* _STORED DATA_
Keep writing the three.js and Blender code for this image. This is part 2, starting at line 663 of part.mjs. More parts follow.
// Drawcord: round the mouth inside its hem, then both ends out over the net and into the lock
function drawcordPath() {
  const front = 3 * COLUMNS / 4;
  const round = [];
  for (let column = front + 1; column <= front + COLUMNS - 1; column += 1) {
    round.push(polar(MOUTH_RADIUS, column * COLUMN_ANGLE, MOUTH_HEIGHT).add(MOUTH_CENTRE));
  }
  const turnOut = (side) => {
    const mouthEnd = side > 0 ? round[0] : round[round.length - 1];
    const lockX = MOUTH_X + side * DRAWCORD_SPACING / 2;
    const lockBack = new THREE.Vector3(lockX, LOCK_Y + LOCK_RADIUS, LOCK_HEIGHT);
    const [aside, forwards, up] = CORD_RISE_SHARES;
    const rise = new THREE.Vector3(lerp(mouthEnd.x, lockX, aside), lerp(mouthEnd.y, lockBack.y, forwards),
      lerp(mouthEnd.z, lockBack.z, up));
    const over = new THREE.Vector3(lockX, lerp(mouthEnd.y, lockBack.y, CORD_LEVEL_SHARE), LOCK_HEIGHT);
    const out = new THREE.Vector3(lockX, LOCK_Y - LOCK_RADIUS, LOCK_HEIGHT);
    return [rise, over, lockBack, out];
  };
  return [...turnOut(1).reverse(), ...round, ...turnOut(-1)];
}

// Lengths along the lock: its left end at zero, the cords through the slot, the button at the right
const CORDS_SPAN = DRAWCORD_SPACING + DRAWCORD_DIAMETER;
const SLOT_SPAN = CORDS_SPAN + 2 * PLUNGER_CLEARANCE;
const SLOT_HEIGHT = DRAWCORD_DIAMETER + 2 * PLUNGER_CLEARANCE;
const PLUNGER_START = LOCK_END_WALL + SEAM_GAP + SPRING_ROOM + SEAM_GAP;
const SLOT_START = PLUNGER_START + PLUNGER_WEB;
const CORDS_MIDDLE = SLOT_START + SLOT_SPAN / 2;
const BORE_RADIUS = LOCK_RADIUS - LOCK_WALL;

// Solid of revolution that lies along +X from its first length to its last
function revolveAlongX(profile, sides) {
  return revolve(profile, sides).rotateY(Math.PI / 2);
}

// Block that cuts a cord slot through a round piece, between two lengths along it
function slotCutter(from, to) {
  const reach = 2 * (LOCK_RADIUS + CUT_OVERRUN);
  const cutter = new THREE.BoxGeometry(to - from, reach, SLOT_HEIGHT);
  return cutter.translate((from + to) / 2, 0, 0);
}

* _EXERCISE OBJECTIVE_
Without changing a word, restate the whole listing.

* _TASK SOLUTION_
Keep writing the three.js and Blender code for this image. This is part 2, starting at line 663 of part.mjs. More parts follow.
// Drawcord: round the mouth inside its hem, then both ends out over the net and into the lock
function drawcordPath() {
  const front = 3 * COLUMNS / 4;
  const round = [];
  for (let column = front + 1; column <= front + COLUMNS - 1; column += 1) {
    round.push(polar(MOUTH_RADIUS, column * COLUMN_ANGLE, MOUTH_HEIGHT).add(MOUTH_CENTRE));
  }
  const turnOut = (side) => {
    const mouthEnd = side > 0 ? round[0] : round[round.length - 1];
    const lockX = MOUTH_X + side * DRAWCORD_SPACING / 2;
    const lockBack = new THREE.Vector3(lockX, LOCK_Y + LOCK_RADIUS, LOCK_HEIGHT);
    const [aside, forwards, up] = CORD_RISE_SHARES;
    const rise = new THREE.Vector3(lerp(mouthEnd.x, lockX, aside), lerp(mouthEnd.y, lockBack.y, forwards),
      lerp(mouthEnd.z, lockBack.z, up));
    const over = new THREE.Vector3(lockX, lerp(mouthEnd.y, lockBack.y, CORD_LEVEL_SHARE), LOCK_HEIGHT);
    const out = new THREE.Vector3(lockX, LOCK_Y - LOCK_RADIUS, LOCK_HEIGHT);
    return [rise, over, lockBack, out];
  };
  return [...turnOut(1).reverse(), ...round, ...turnOut(-1)];
}

// Lengths along the lock: its left end at zero, the cords through the slot, the button at the right
const CORDS_SPAN = DRAWCORD_SPACING + DRAWCORD_DIAMETER;
const SLOT_SPAN = CORDS_SPAN + 2 * PLUNGER_CLEARANCE;
const SLOT_HEIGHT = DRAWCORD_DIAMETER + 2 * PLUNGER_CLEARANCE;
const PLUNGER_START = LOCK_END_WALL + SEAM_GAP + SPRING_ROOM + SEAM_GAP;
const SLOT_START = PLUNGER_START + PLUNGER_WEB;
const CORDS_MIDDLE = SLOT_START + SLOT_SPAN / 2;
const BORE_RADIUS = LOCK_RADIUS - LOCK_WALL;

// Solid of revolution that lies along +X from its first length to its last
function revolveAlongX(profile, sides) {
  return revolve(profile, sides).rotateY(Math.PI / 2);
}

// Block that cuts a cord slot through a round piece, between two lengths along it
function slotCutter(from, to) {
  const reach = 2 * (LOCK_RADIUS + CUT_OVERRUN);
  const cutter = new THREE.BoxGeometry(to - from, reach, SLOT_HEIGHT);
  return cutter.translate((from + to) / 2, 0, 0);
}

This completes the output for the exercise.